ŞİÖ Devlet Başkanları Konseyi 24. Zirvesi, örgütün dönem başkanı Kazakistan’ın ev sahipliğinde başkent Astana’da “ŞİÖ +” formatında yapılacak. Zirveye, 16 ülkenin devlet ve hükümet başkanları katılacak. Üye ülkeler Kazakistan, Çin, Rusya, Kırgızistan, Tacikistan, Özbekistan, İran, Hindistan ve Pakistan’dan devlet ile hükümet başkanlarının katılacağı zirvede Cumhurbaşkanı Erdoğan da yer alacak. Zirveye gözlemci ve diyalog ortağı olarak Belarus, Moğolistan, Azerbaycan, Katar, Birleşik Arap Emirlikleri ile Türkmenistan liderleri de iştirak edecek. “Çok Taraflı Diyaloğun Güçlendirilmesi: Sürdürülebilir Barış ve Kalkınma İçin Çabalamak” başlığıyla yapılacak zirvede ana gündem, mevcut uluslararası ve bölgesel sorunların çözümünde ŞİÖ’nün rolünün güçlendirilmesi olacak.

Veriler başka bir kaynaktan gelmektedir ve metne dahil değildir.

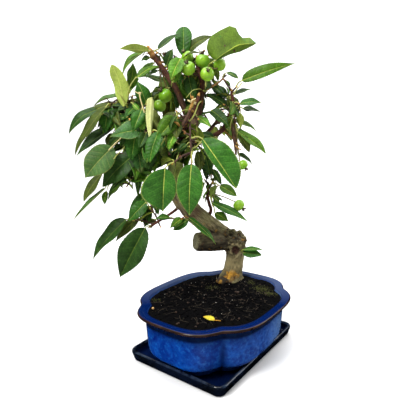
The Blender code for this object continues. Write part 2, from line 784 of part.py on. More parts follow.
def try_leaf(mass, rng, site, size, limbs, masses):
    """A leaf that arches out and hangs from its twig, skipped where it touches or strays."""
    root, heading = site
    foot = root + heading * size * rng.uniform(0.14, 0.26) + Vector((0, 0, 1.5))
    hang = Vector((0, 0, -rng.uniform(0.15, 1.0)))
    way = (heading + hang).normalized()
    top = Vector((0, 0, 1)) + heading * 0.35
    face = (top - way * top.dot(way)).normalized()
    normal = Matrix.Rotation(rng.gauss(0, 0.5), 3, way) @ face
    width = size * rng.uniform(0.5, 0.66)
    leaf = Leaf(root, foot, foot + way * size, normal, width, LEAF_BOW, False)
    shown = [foot + way * size * part for part in (0.3, 0.6, 0.85, 1)]
    if not all(in_space(p, mass.space) for p in shown[1:]):
        return False
    if any(in_sky(p) for p in shown + blade_rings(leaf, LEAF_OUTLINE)[0]):
        return False
    if not is_clear(blade(leaf, CLEAR), mass, limbs, masses):
        return False
    if not is_clear(stalk(leaf, CLEAR), mass, limbs, masses):
        return False
    if touches(solid_of(blade(leaf), mass.name), mass.solids):
        return False
    mass.add_leaf(leaf)
    return True


def grow_crown(limbs, stems):
    """All the masses: fruit and hand-set leaves first, then twigs and leaves by the seeded rule."""
    masses = [Mass(*stem) for stem in stems]
    for mass in masses:
        grow_fruit(mass, FRUIT.get(mass.name, []), limbs, masses)
    for mass in masses:
        grow_leads(mass, LEADS.get(mass.name, []), limbs, masses)
    growing = [mass for mass in masses if mass.space]
    rngs = {mass.name: random.Random(f"{SEED} {mass.name}") for mass in growing}
    for mass in growing:
        for index in range(mass.space.twigs):
            try_twig(mass, rngs[mass.name], index, limbs, masses)
    queues = {mass.name: leaf_sites(mass, rngs[mass.name]) for mass in growing}
    while any(queues.values()):
        for mass in growing:
            if queues[mass.name]:
                grow_leaf(mass, rngs[mass.name], queues[mass.name].pop(), limbs, masses)
    return masses


def boolean(obj, operation, shapes, material):
    """Joins the object with the shapes, or cuts it by them, in one step."""
    group = bpy.data.collections.new(obj.name + "_pieces")
    for k, shape in enumerate(shapes):
        helper = add_object(f"{obj.name}_{k}", shape, material, MM, obj.parent)
        bpy.context.scene.collection.objects.unlink(helper)
        group.objects.link(helper)
    modifier = obj.modifiers.new("join", "BOOLEAN")
    modifier.operation = operation
    modifier.operand_type = "COLLECTION"
    modifier.collection = group
    modifier.solver = "MANIFOLD"
    graph = bpy.context.evaluated_depsgraph_get()
    obj.data = bpy.data.meshes.new_from_object(obj.evaluated_get(graph))
    obj.modifiers.clear()
    for helper in list(group.objects):
        bpy.data.objects.remove(helper, do_unlink=True)
    bpy.data.collections.remove(group)


def combine(name, pieces, material, operation, frame):
    """One object in the plant's frame: the first piece, joined with or cut by the others."""
    body = add_object(name, pieces[0], material, MM, frame)
    boolean(body, operation, pieces[1:], material)
    return body


def split_limb(limb):
    """The limb's smooth line parted where the leaves begin, its way there, and the radii."""
    steps = 2
    whole = smooth_line(limb.bough_line + limb.stem_line, steps)
    joint = (len(limb.bough_line) - 1) * steps
    way = directions(whole)[joint]
    bough, stem = whole[: joint + 1], whole[joint:]
    bough[-1] = whole[joint]
    stem = [stem[0] + way * GAP / MM] + stem[1:]
    root, middle, tip = limb.radii
    return way, bough, tapered(bough, root, middle), stem, tapered(stem, middle, tip)


def add_plant(bark, leafy):
    frame = add_plant_frame()
    limbs = [solid_of(shape, "trunk") for shape in trunk_shapes(CLEAR)]
    stems = []
    cutters = trunk_shapes(GAP / MM)
    for limb in LIMBS:
        way, line, radii, stem, stem_radii = split_limb(limb)
        combine(limb.bough, [bough_tube(line, radii, way)] + cutters, bark, "DIFFERENCE",
                frame)
        cutters = cutters + [bough_tube(line, radii, way, GAP / MM)]
        limbs.append(solid_of(bough_tube(line, radii, way, CLEAR), limb.bough))
        stems.append((limb.mass, stem, stem_radii, way))
    knob = smooth_line(KNOB_STEM, 2)
    stems.append(("knob_leaves", knob, tapered(knob, 2.2, 2.0), None))
    combine("trunk", trunk_shapes(), bark, "UNION", frame)
    for mass in grow_crown(limbs, stems):
        body = combine(mass.name, mass.pieces, leafy, "UNION", frame)
        if mass.name == "knob_leaves":
            boolean(body, "DIFFERENCE", trunk_shapes(GAP / MM), leafy)


def main():
    clear_scene()
    glaze = make_material("cobalt glaze", (0.02, 0.09, 0.36), 0.2)
    dark_glaze = make_material("dark glaze", (0.012, 0.02, 0.06), 0.2)
    earth = make_material("potting soil", (0.012, 0.010, 0.008), 0.95)
    bark = make_material("bark", (0.16, 0.12, 0.08), 0.85)
    leafy = make_material("leaves", (0.06, 0.17, 0.05), 0.5)
    add_tray(dark_glaze)
    add_pot(glaze)
    add_soil(earth)
    add_plant(bark, leafy)


main()
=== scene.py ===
"""The looks of a small apple bonsai with green fruit, in a lobed blue pot on its drip tray.

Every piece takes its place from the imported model, which is the frame, in metres. The plant
is laid out in its own frame of millimetres: right, away and up, as someone sees it from
the front corner of the pot, measured from the foot of the trunk. Its twigs and leaves grow
by the seeded rule that the solids follow, in finer shapes and with finer twigs.
"""

import math
import random
from collections import namedtuple

import bmesh
import bpy
import numpy as np
from mathutils import Matrix, Vector, noise
from mathutils.bvhtree import BVHTree
from mathutils.kdtree import KDTree


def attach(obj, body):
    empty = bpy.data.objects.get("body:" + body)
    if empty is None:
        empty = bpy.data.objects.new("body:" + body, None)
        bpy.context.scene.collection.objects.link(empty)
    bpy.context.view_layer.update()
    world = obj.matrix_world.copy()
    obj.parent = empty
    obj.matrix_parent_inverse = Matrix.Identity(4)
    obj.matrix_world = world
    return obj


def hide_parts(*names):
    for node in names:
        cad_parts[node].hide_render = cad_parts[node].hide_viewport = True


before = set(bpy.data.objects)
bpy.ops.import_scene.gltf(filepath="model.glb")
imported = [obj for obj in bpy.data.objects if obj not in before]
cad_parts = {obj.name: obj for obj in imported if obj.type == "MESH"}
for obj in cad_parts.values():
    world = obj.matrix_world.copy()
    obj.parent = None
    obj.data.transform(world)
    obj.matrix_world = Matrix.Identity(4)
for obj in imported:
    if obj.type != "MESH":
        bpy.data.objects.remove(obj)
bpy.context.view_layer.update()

# View of the photograph, in the row's frame
CAMERA_PLACE = (-0.3777, -0.2550, 0.2555)
CAMERA_TURN = math.radians(-54.68)
CAMERA_DROP = math.radians(9.517)
LENS = 33

# Pot, soil and tray, in metres, as the solids have them
RIM_LENGTH = 0.205
LONG_LOBE = (RIM_LENGTH / 2, 0.0649)
SHORT_LOBE = (0.0800, 0.0838)
LOBE_SQUARENESS = 3.4
LOBE_BLEND = 60
RIM_TOP = 0.0675
RIM_WIDTH = 0.0100
RIM_THICKNESS = 0.0036
BODY_TOP = 0.0612
BODY_BOTTOM = 0.0146
FOOT_INSET = 0.0250
FOOT_WIDTH = 0.0072
POT_FLOOR = 0.0196
SOIL_TOP = 0.0655
TRAY_SIZE = (0.1778, 0.1342)
TRAY_FLARE = 0.0030
TRAY_HEIGHT = 0.0136
TRAY_FLOOR = 0.0040
TRAY_WALL = 0.0045
TRAY_CORNER = 0.0115
TRAY_CORNER_POINTS = 14
POT_POINTS = 240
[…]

‘MİLLİ ÇIKARLARIMIZI KORUYACAK ŞEKİLDE DİNAMİK POLİTİKA İZLEMEMİZ ÖNEMLİ’

Dışişleri Bakanı Hakan Fidan, geçtiğimiz günlerde katıldığı bir canlı yayında Suriye’ye ilişkin, “Suriye'yle ilgili esas itibarıyla Rusların da bizim tarafın da şu ana kadar başardığı en önemli şey, rejimle muhalifler arasındaki savaşın şu an itibarıyla devam etmiyor oluşu. Biz isterdik ki bu çatışmasızlık dönemini, sessizlik dönemini, Suriye rejimi akıllıca değerlendirsin. Anayasal sorunlarını gidermede, kendi muhalifleriyle barışmada, yurt dışına kaçmış, gitmiş, göçmüş milyonlarca insanı tekrar ülkesine geri getirmede ve ülkeyi yeniden yapıp ekonomisini canlandırmada bir fırsat olarak kullansın bunca yılı. Fakat biz buradan yeterince istifade edilmediğini görüyoruz. Suriye’nin kendisi için yapması lazım bunu. Bölge için tabii ki biz kalkınma açısından önemli görüyoruz. Mültecilerin geri dönmesi açısından önemli görüyoruz. Biraz daha istikrare kavuşmuş, iktidarıyla, muhalefetiyle bütünleşik bir hale gelmiş Suriye’nin özellikle PKK terörüyle mücadelede daha etkin bir aktör olacağını düşünüyoruz. Dediğim gibi, Suriye’de Rusya’nın bulunuşu, İran’ın bulunuşu, İsrail’in sürekli operasyon yapıyor oluşu, çeşitli milis gruplarının bulunuşu, biraz daha meseleyi karmaşık hale getiriyor. Bu karmaşıklık içerisinde bizim kendi milli çıkarlarımızı koruyacak şekilde sürekli bir dinamik politika izlememiz önemli” değerlendirmesinde bulunmuştu.